Repeat every line below exactly as it reads.

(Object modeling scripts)
<<<<

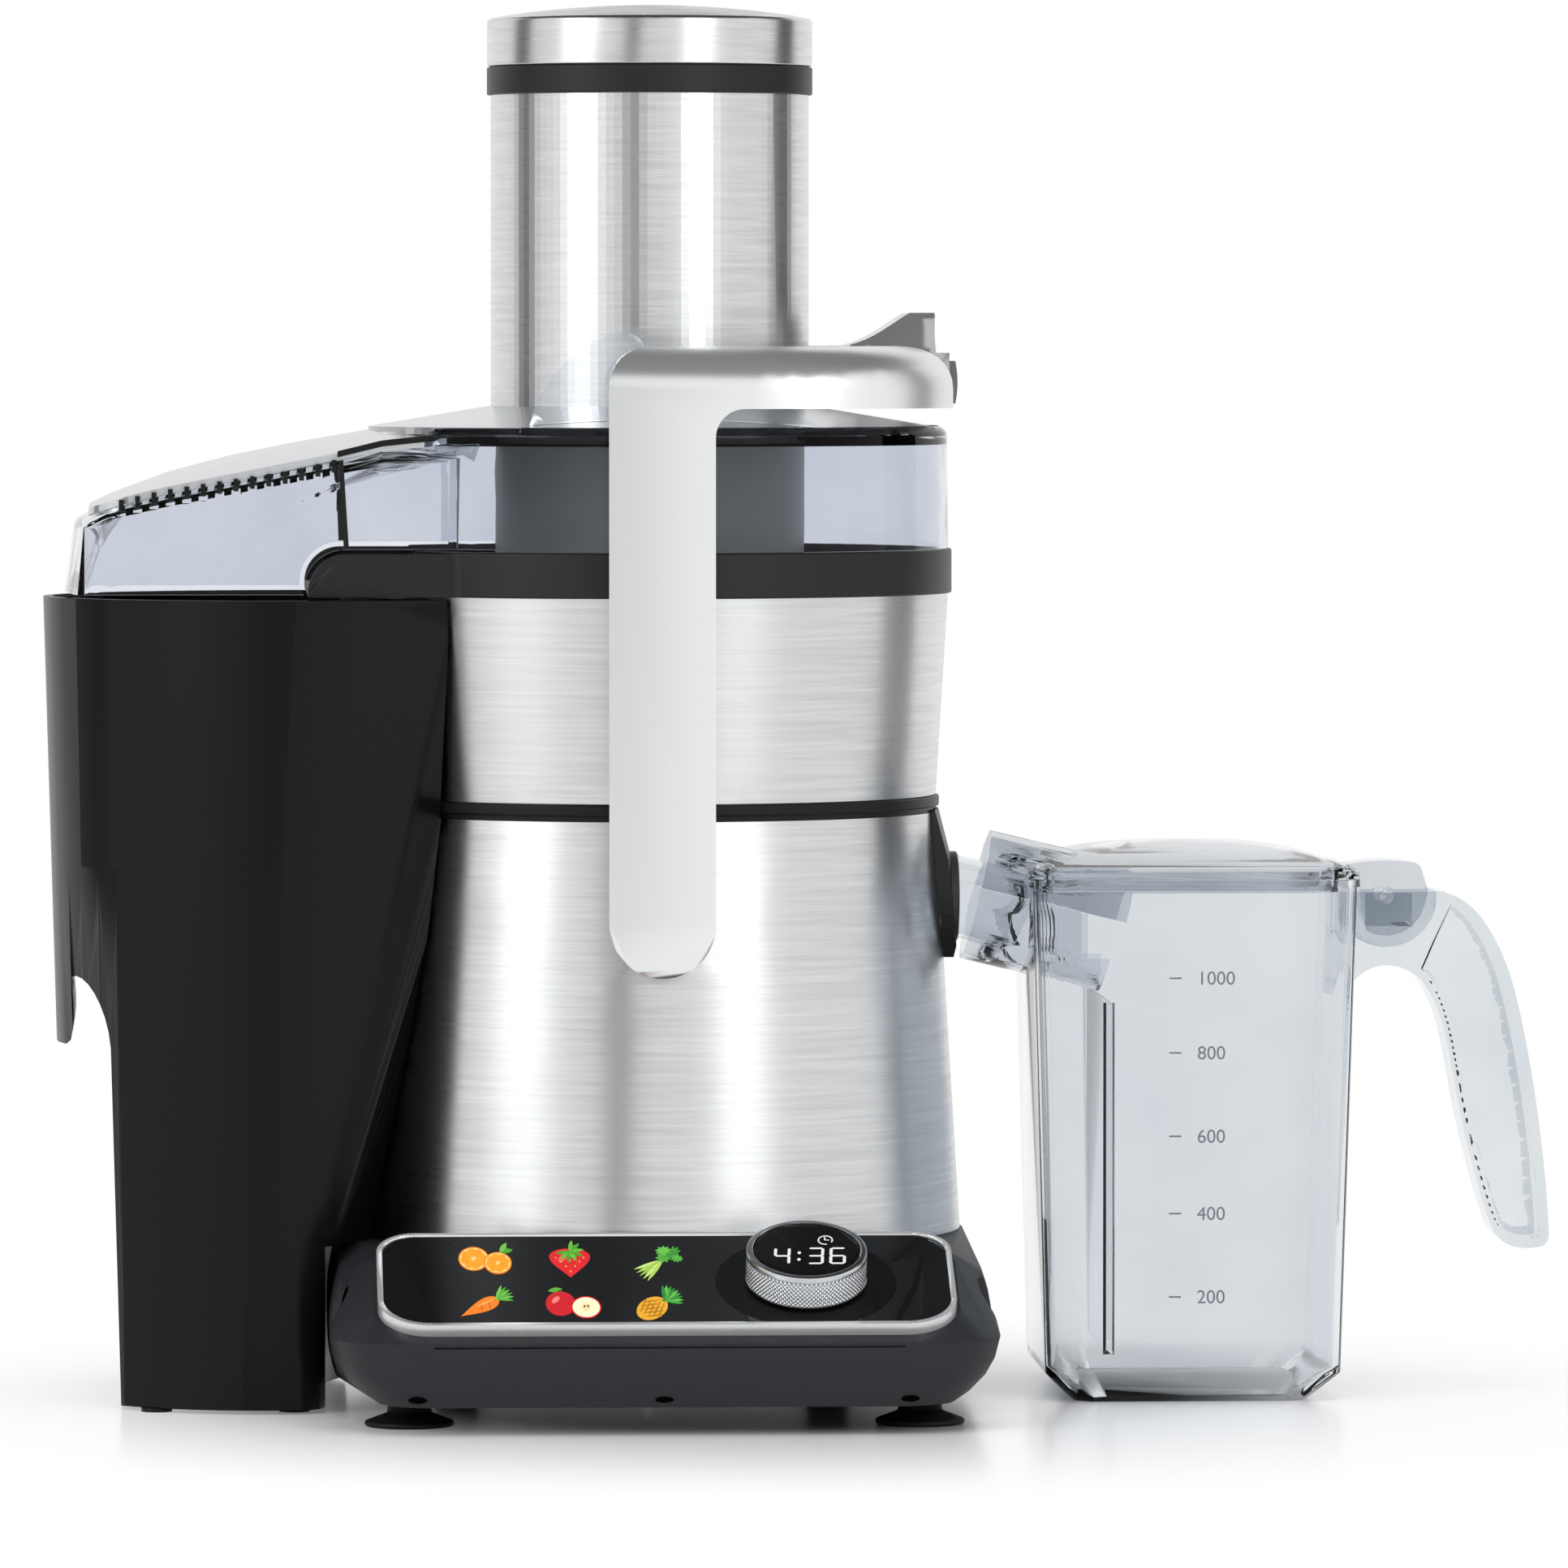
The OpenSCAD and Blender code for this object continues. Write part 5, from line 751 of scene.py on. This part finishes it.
# ---------------------------------------------------------------- pulp bin
# A deep bin of glossy black plastic hangs under the hood, hollowed to go round the machine, with a
# slot for the fingers on its left side and soft pads under it.
# ABS from a polished mould: deep black with soft mirrored bands
bin_black = moulded("black_bin_abs", "0e1012", "0a0c0e", 0.3, 0.9, 0.004, specular_ior_level=0.16)
smooth("pulp_bin", bin_black, 40)
smooth("bin_feet", rubber)

# ---------------------------------------------------------------- juice jug
# A clear jug with a bevelled foot stands under the spout. A plate inside it holds back the froth, a
# wide bracket carries the open grip, and the cushion-shaped lid turns on a pin in that bracket.
smooth("jug_body", jug_clear, 24)
smooth("froth_separator", jug_clear)
# the same copolyester in a thick, polished grip: it bends what is behind it only a little
handle_clear = clear("polished_clear_copolyester", "d4dade", 1.12)
smooth("jug_handle", handle_clear)
# the same clear copolyester tinted a shade darker than the jug all over: painted shade, standing in for the
# grey shading on the lid's dome
jug_lid_shade_tinted = clear("shade_tinted_clear_copolyester", "c6cbd1")
smooth("jug_lid", jug_lid_shade_tinted, 24)


JUG = {"front": 48.4, "draft": 1.6, "foot": 8.0, "tall": 145.2}
# height in mm of each millilitre mark, and where its dash and its figures stand
MARKS = {1000: 124.7, 800: 102.8, 600: 78.3, 400: 55.6, 200: 31.1}
SCALE = {"dash": (150.1, 153.9), "line": 0.5, "figures": 158.4, "half_tall": 1.9, "size": 5.6, "ink": 0.03}


def on_jug(u, v, w):
    """World place on the jug's front wall, which leans out by its draft over its height: u is the
    distance right of the spindle, v the height, w the way out of the wall, all in mm."""
    u, v, w = np.broadcast_arrays(u, v, w)
    front = JUG["front"] + JUG["draft"] * (v - JUG["foot"]) / JUG["tall"]
    return (np.stack([u, -front - w, v], -1) + SPINDLE) * MM


# pad-printed grey ink: matt, with a faint change of shade
scale_ink = moulded("grey_pad_print", "6f767b", "7d848a", 0.5, 0.6, 0.0)
for millilitres, height in MARKS.items():
    text = bpy.data.curves.new(f"scale_{millilitres}", "FONT")
    text.body = str(millilitres)
    text.size = SCALE["size"]
    text.extrude = 0.04
    holder = bpy.data.objects.new(f"scale_{millilitres}", text)
    scene.collection.objects.link(holder)
    bpy.context.view_layer.update()
    mesh = bpy.data.meshes.new_from_object(holder.evaluated_get(bpy.context.evaluated_depsgraph_get()))
    bpy.data.objects.remove(holder)
    flat = np.empty(len(mesh.vertices) * 3, np.float32)
    mesh.vertices.foreach_get("co", flat)
    flat = flat.reshape(-1, 3)
    placed = on_jug(SCALE["figures"] + flat[:, 0], height - SCALE["half_tall"] + flat[:, 1],
                    SCALE["ink"] + flat[:, 2])
    mesh.vertices.foreach_set("co", placed.astype(np.float32).ravel())
    mesh.materials.clear()
    piece(f"jug_scale_{millilitres}", mesh, scale_ink, "jug_body")
first, last = SCALE["dash"]
dashes = [(bar(first, height, last, height, SCALE["line"]), 0) for height in MARKS.values()]
printed("jug_scale_dashes", dashes, on_jug, "jug_body", scale_ink, 0.04)
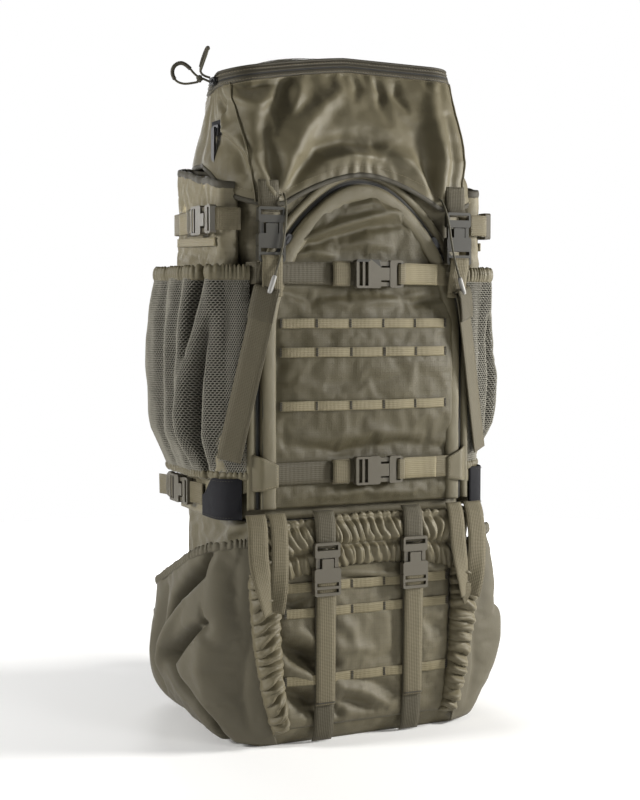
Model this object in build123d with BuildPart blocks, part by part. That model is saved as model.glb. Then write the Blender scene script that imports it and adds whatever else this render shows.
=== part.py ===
"""Hunting backpack, modelled standing on its base, in millimetres.

Frame: +Z up, -Y is the outer front face, +Y the side that lies against the wearer's back,
-X the wearer's left.  The origin is the centre of the flat base panel.
Soft parts are plain closed solids of the right size and place; buckles, sliders, frame parts
and everything that moves are made as they work.
"""

import math
import os

from build123d import *

# ---- driving dimensions -------------------------------------------------------------------
WALL = 3.0  # fabric with its lining and stuffing, as one wall
BAG_W, BAG_FRONT, BAG_REAR = 262.0, -102.0, 85.0  # upper bag
BAG_CORNER = 28.0
BASE_W, BASE_FRONT, BASE_TOP = 272.0, -114.0, 235.0  # lower compartment
BAG_RIM = 604.0  # open mouth of the upper bag
LID_W, LID_FRONT, LID_REAR = 272.0, -108.5, 86.0
LID_CORNER = 34.0
LID_HEM, LID_PEAK, LID_FLOOR = 566.0, 598.0, 613.0
HINGE_Y, HINGE_Z = 96.0, 601.0  # lid hinge line along the top of the back panel

ARCH_R, ARCH_DX, ARCH_Z = 184.0, 66.0, 426.0  # front zip: two arcs whose centres lie across
ZIP_HALF = 6.0
PANEL_BOTTOM = 244.0
PANEL_Y = BAG_FRONT - 0.2
PANEL_THICK, TAPE_THICK = 5.0, 2.4

WEB, WEB_THICK = 23.0, 1.6  # webbing
STRAP_Y = -111.2  # middle of the webbing that crosses the front
BUCKLE_Y = -112.4  # back face of the buckles on the front
UPPER_STRAP_Z, LOWER_STRAP_Z = 495.0, 287.0
BUCKLE_X = 25.0  # mouth of the sockets on the two cross straps
LID_STRAP_X, LID_BUCKLE_Z = 110.0, 545.0
BASE_STRAP_X, BASE_BUCKLE_Z = 52.0, 198.0
BASE_STRAP_Y, BASE_BUCKLE_Y = -122.0, -123.2

PALS_PITCH, PALS_WIDTH, PALS_CELLS = 38.4, 12.0, 5
PALS_UPPER_Z = (443.0, 413.0, 357.0)
PALS_BASE_Z = (168.0, 141.0, 70.0)

SLEEVE_IN, SLEEVE_OUT = 131.3, 157.0  # tall side sleeve, between the bag and the mesh pocket
SLEEVE_Y = (-90.0, 42.0)
SIDE_STRAP_Z = (550.0, 262.0)
SIDE_BUCKLE_Y = (-75.0, -2.0)
MESH_BULGE, MESH_Z = 64.7, (284.0, 498.0)
BASE_POCKET_BULGE, BASE_POCKET_Z = 56.0, (4.0, 226.0)

BUCKLE_W, BUCKLE_THICK = 30.0, 8.0
PLAY = 0.35  # clearance of the plug in its socket

SIDES = ((-1, "left"), (1, "right"))

os.makedirs("parts", exist_ok=True)


def save(part, label):
    """Labels a finished piece and writes it as its own STEP file."""
    part.label = label
    export_step(part, f"parts/{label}.step")


def box(x, y, z):
    """A box between the given (low, high) pairs, added to the part being built."""
    with Locations(((x[0] + x[1]) / 2, (y[0] + y[1]) / 2, (z[0] + z[1]) / 2)):
        Box(x[1] - x[0], y[1] - y[0], z[1] - z[0])


def cut_side_profile(*points):
    """Cuts a (y, z) outline through the whole width of the part being built."""
    with BuildSketch(Plane.YZ.offset(-400)) as profile:
        with BuildLine():
            Polyline(*points, close=True)
        make_face()
    extrude(profile.sketch, amount=800, mode=Mode.SUBTRACT)


def bent_strap(plane, width, thick, points, radius=None):
    """Webbing or padding that follows a path in a plane, extruded across its width."""
    with BuildSketch(plane) as profile:
        with BuildLine():
            if radius:
                FilletPolyline(*points, radius=radius)
            else:
                Polyline(*points)
        trace(line_width=thick)
    extrude(profile.sketch, amount=width / 2, both=True)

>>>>

● Written response:
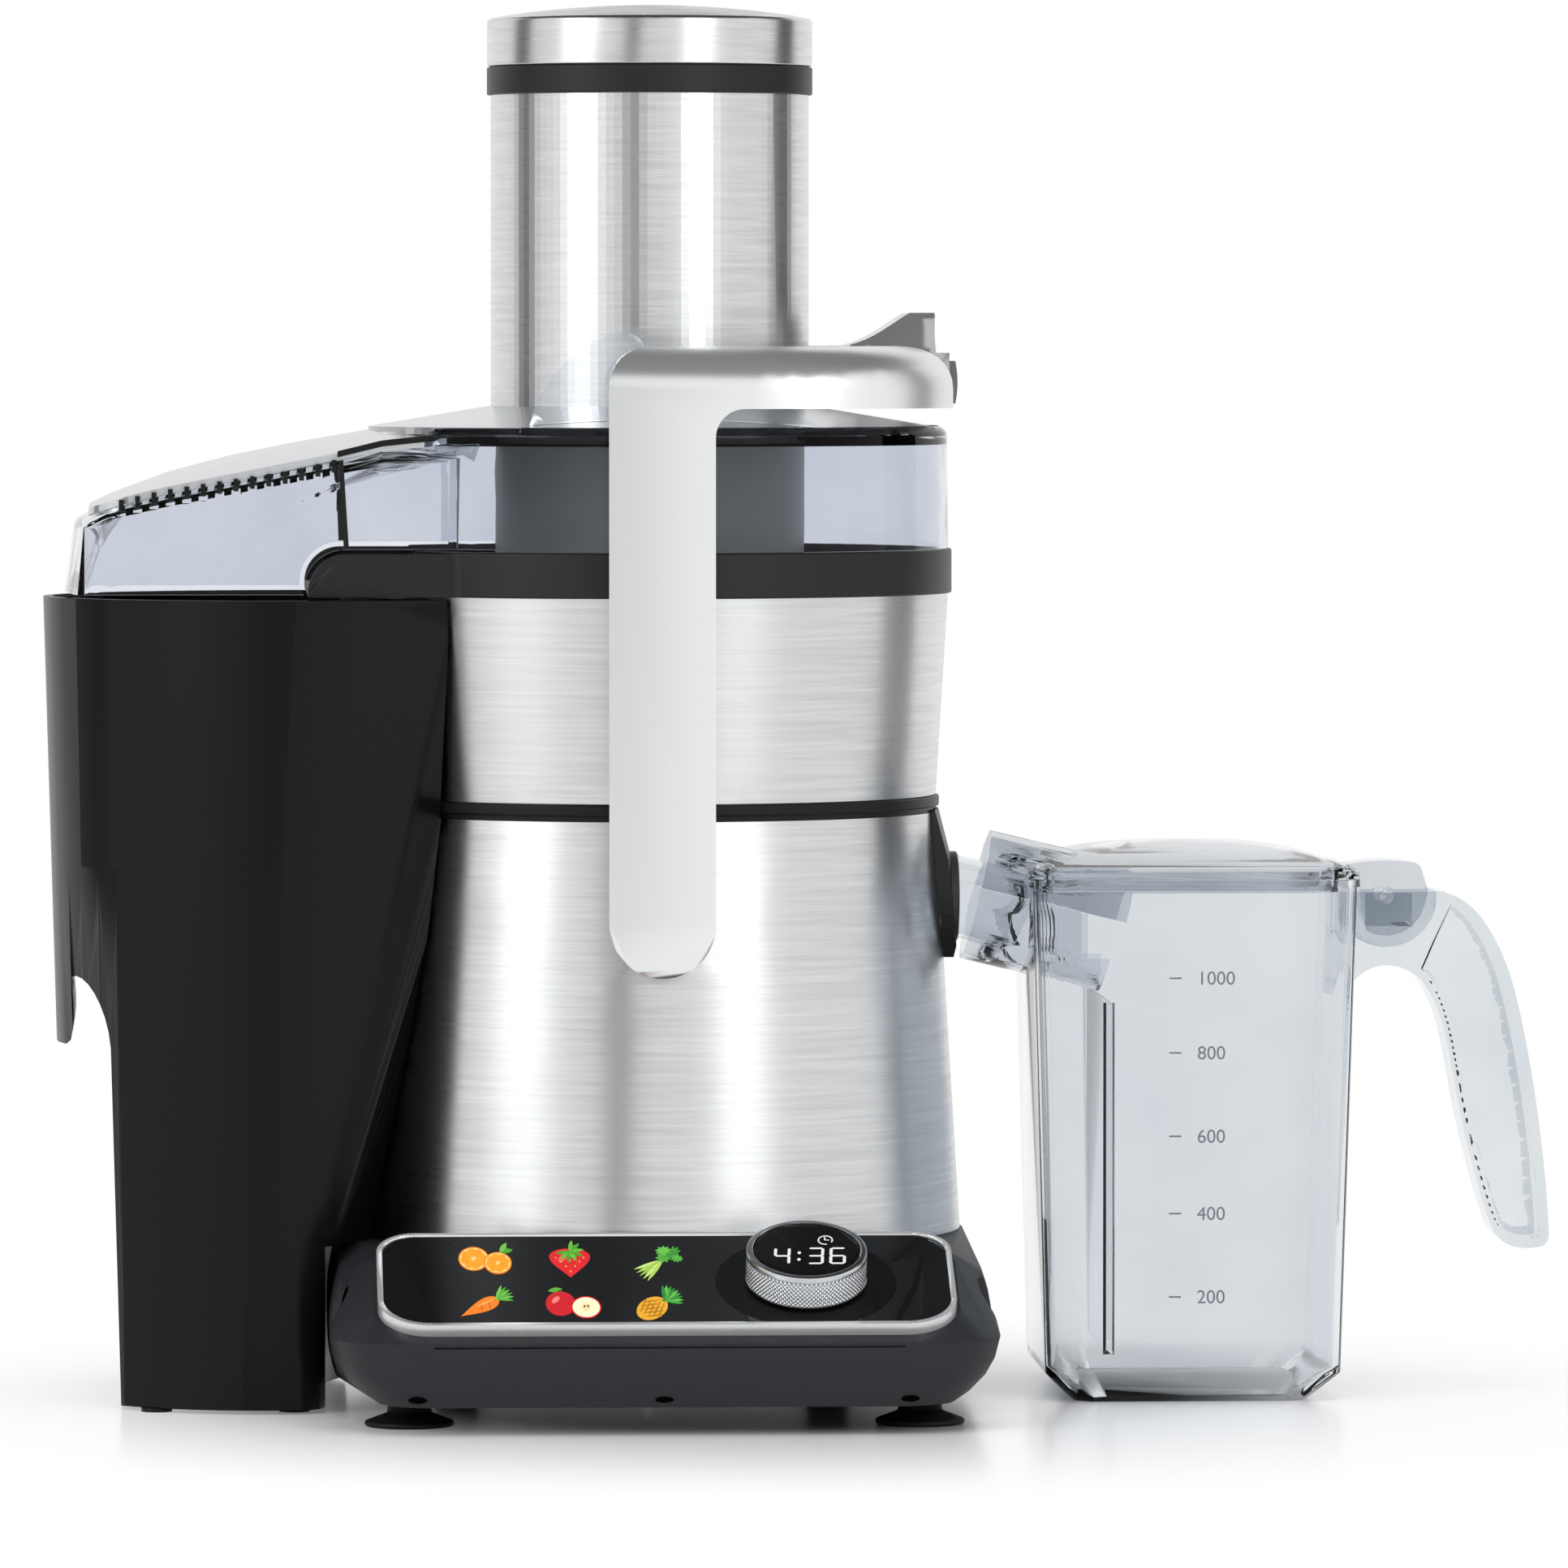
The OpenSCAD and Blender code for this object continues. Write part 5, from line 751 of scene.py on. This part finishes it.
# ---------------------------------------------------------------- pulp bin
# A deep bin of glossy black plastic hangs under the hood, hollowed to go round the machine, with a
# slot for the fingers on its left side and soft pads under it.
# ABS from a polished mould: deep black with soft mirrored bands
bin_black = moulded("black_bin_abs", "0e1012", "0a0c0e", 0.3, 0.9, 0.004, specular_ior_level=0.16)
smooth("pulp_bin", bin_black, 40)
smooth("bin_feet", rubber)

# ---------------------------------------------------------------- juice jug
# A clear jug with a bevelled foot stands under the spout. A plate inside it holds back the froth, a
# wide bracket carries the open grip, and the cushion-shaped lid turns on a pin in that bracket.
smooth("jug_body", jug_clear, 24)
smooth("froth_separator", jug_clear)
# the same copolyester in a thick, polished grip: it bends what is behind it only a little
handle_clear = clear("polished_clear_copolyester", "d4dade", 1.12)
smooth("jug_handle", handle_clear)
# the same clear copolyester tinted a shade darker than the jug all over: painted shade, standing in for the
# grey shading on the lid's dome
jug_lid_shade_tinted = clear("shade_tinted_clear_copolyester", "c6cbd1")
smooth("jug_lid", jug_lid_shade_tinted, 24)


JUG = {"front": 48.4, "draft": 1.6, "foot": 8.0, "tall": 145.2}
# height in mm of each millilitre mark, and where its dash and its figures stand
MARKS = {1000: 124.7, 800: 102.8, 600: 78.3, 400: 55.6, 200: 31.1}
SCALE = {"dash": (150.1, 153.9), "line": 0.5, "figures": 158.4, "half_tall": 1.9, "size": 5.6, "ink": 0.03}


def on_jug(u, v, w):
    """World place on the jug's front wall, which leans out by its draft over its height: u is the
    distance right of the spindle, v the height, w the way out of the wall, all in mm."""
    u, v, w = np.broadcast_arrays(u, v, w)
    front = JUG["front"] + JUG["draft"] * (v - JUG["foot"]) / JUG["tall"]
    return (np.stack([u, -front - w, v], -1) + SPINDLE) * MM


# pad-printed grey ink: matt, with a faint change of shade
scale_ink = moulded("grey_pad_print", "6f767b", "7d848a", 0.5, 0.6, 0.0)
for millilitres, height in MARKS.items():
    text = bpy.data.curves.new(f"scale_{millilitres}", "FONT")
    text.body = str(millilitres)
    text.size = SCALE["size"]
    text.extrude = 0.04
    holder = bpy.data.objects.new(f"scale_{millilitres}", text)
    scene.collection.objects.link(holder)
    bpy.context.view_layer.update()
    mesh = bpy.data.meshes.new_from_object(holder.evaluated_get(bpy.context.evaluated_depsgraph_get()))
    bpy.data.objects.remove(holder)
    flat = np.empty(len(mesh.vertices) * 3, np.float32)
    mesh.vertices.foreach_get("co", flat)
    flat = flat.reshape(-1, 3)
    placed = on_jug(SCALE["figures"] + flat[:, 0], height - SCALE["half_tall"] + flat[:, 1],
                    SCALE["ink"] + flat[:, 2])
    mesh.vertices.foreach_set("co", placed.astype(np.float32).ravel())
    mesh.materials.clear()
    piece(f"jug_scale_{millilitres}", mesh, scale_ink, "jug_body")
first, last = SCALE["dash"]
dashes = [(bar(first, height, last, height, SCALE["line"]), 0) for height in MARKS.values()]
printed("jug_scale_dashes", dashes, on_jug, "jug_body", scale_ink, 0.04)
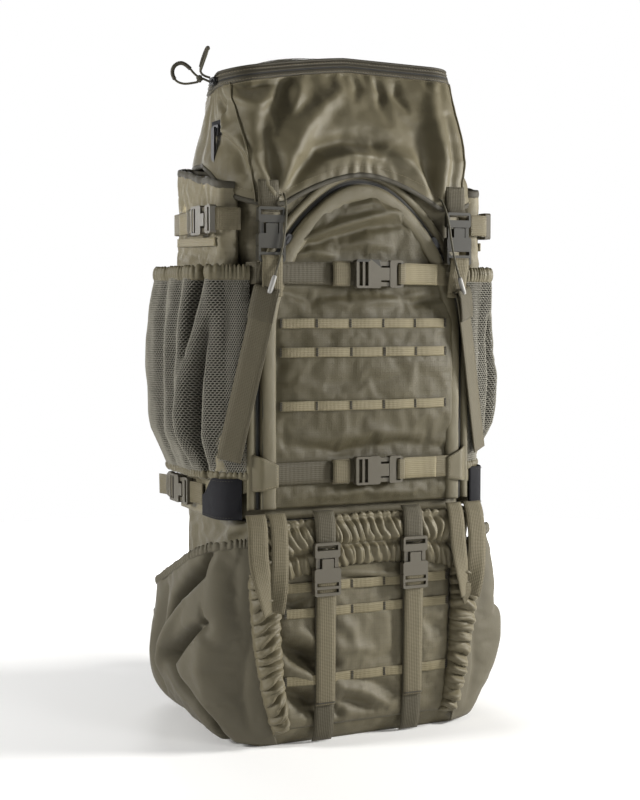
Model this object in build123d with BuildPart blocks, part by part. That model is saved as model.glb. Then write the Blender scene script that imports it and adds whatever else this render shows.
=== part.py ===
"""Hunting backpack, modelled standing on its base, in millimetres.

Frame: +Z up, -Y is the outer front face, +Y the side that lies against the wearer's back,
-X the wearer's left.  The origin is the centre of the flat base panel.
Soft parts are plain closed solids of the right size and place; buckles, sliders, frame parts
and everything that moves are made as they work.
"""

import math
import os

from build123d import *

# ---- driving dimensions -------------------------------------------------------------------
WALL = 3.0  # fabric with its lining and stuffing, as one wall
BAG_W, BAG_FRONT, BAG_REAR = 262.0, -102.0, 85.0  # upper bag
BAG_CORNER = 28.0
BASE_W, BASE_FRONT, BASE_TOP = 272.0, -114.0, 235.0  # lower compartment
BAG_RIM = 604.0  # open mouth of the upper bag
LID_W, LID_FRONT, LID_REAR = 272.0, -108.5, 86.0
LID_CORNER = 34.0
LID_HEM, LID_PEAK, LID_FLOOR = 566.0, 598.0, 613.0
HINGE_Y, HINGE_Z = 96.0, 601.0  # lid hinge line along the top of the back panel

ARCH_R, ARCH_DX, ARCH_Z = 184.0, 66.0, 426.0  # front zip: two arcs whose centres lie across
ZIP_HALF = 6.0
PANEL_BOTTOM = 244.0
PANEL_Y = BAG_FRONT - 0.2
PANEL_THICK, TAPE_THICK = 5.0, 2.4

WEB, WEB_THICK = 23.0, 1.6  # webbing
STRAP_Y = -111.2  # middle of the webbing that crosses the front
BUCKLE_Y = -112.4  # back face of the buckles on the front
UPPER_STRAP_Z, LOWER_STRAP_Z = 495.0, 287.0
BUCKLE_X = 25.0  # mouth of the sockets on the two cross straps
LID_STRAP_X, LID_BUCKLE_Z = 110.0, 545.0
BASE_STRAP_X, BASE_BUCKLE_Z = 52.0, 198.0
BASE_STRAP_Y, BASE_BUCKLE_Y = -122.0, -123.2

PALS_PITCH, PALS_WIDTH, PALS_CELLS = 38.4, 12.0, 5
PALS_UPPER_Z = (443.0, 413.0, 357.0)
PALS_BASE_Z = (168.0, 141.0, 70.0)

SLEEVE_IN, SLEEVE_OUT = 131.3, 157.0  # tall side sleeve, between the bag and the mesh pocket
SLEEVE_Y = (-90.0, 42.0)
SIDE_STRAP_Z = (550.0, 262.0)
SIDE_BUCKLE_Y = (-75.0, -2.0)
MESH_BULGE, MESH_Z = 64.7, (284.0, 498.0)
BASE_POCKET_BULGE, BASE_POCKET_Z = 56.0, (4.0, 226.0)

BUCKLE_W, BUCKLE_THICK = 30.0, 8.0
PLAY = 0.35  # clearance of the plug in its socket

SIDES = ((-1, "left"), (1, "right"))

os.makedirs("parts", exist_ok=True)


def save(part, label):
    """Labels a finished piece and writes it as its own STEP file."""
    part.label = label
    export_step(part, f"parts/{label}.step")


def box(x, y, z):
    """A box between the given (low, high) pairs, added to the part being built."""
    with Locations(((x[0] + x[1]) / 2, (y[0] + y[1]) / 2, (z[0] + z[1]) / 2)):
        Box(x[1] - x[0], y[1] - y[0], z[1] - z[0])


def cut_side_profile(*points):
    """Cuts a (y, z) outline through the whole width of the part being built."""
    with BuildSketch(Plane.YZ.offset(-400)) as profile:
        with BuildLine():
            Polyline(*points, close=True)
        make_face()
    extrude(profile.sketch, amount=800, mode=Mode.SUBTRACT)


def bent_strap(plane, width, thick, points, radius=None):
    """Webbing or padding that follows a path in a plane, extruded across its width."""
    with BuildSketch(plane) as profile:
        with BuildLine():
            if radius:
                FilletPolyline(*points, radius=radius)
            else:
                Polyline(*points)
        trace(line_width=thick)
    extrude(profile.sketch, amount=width / 2, both=True)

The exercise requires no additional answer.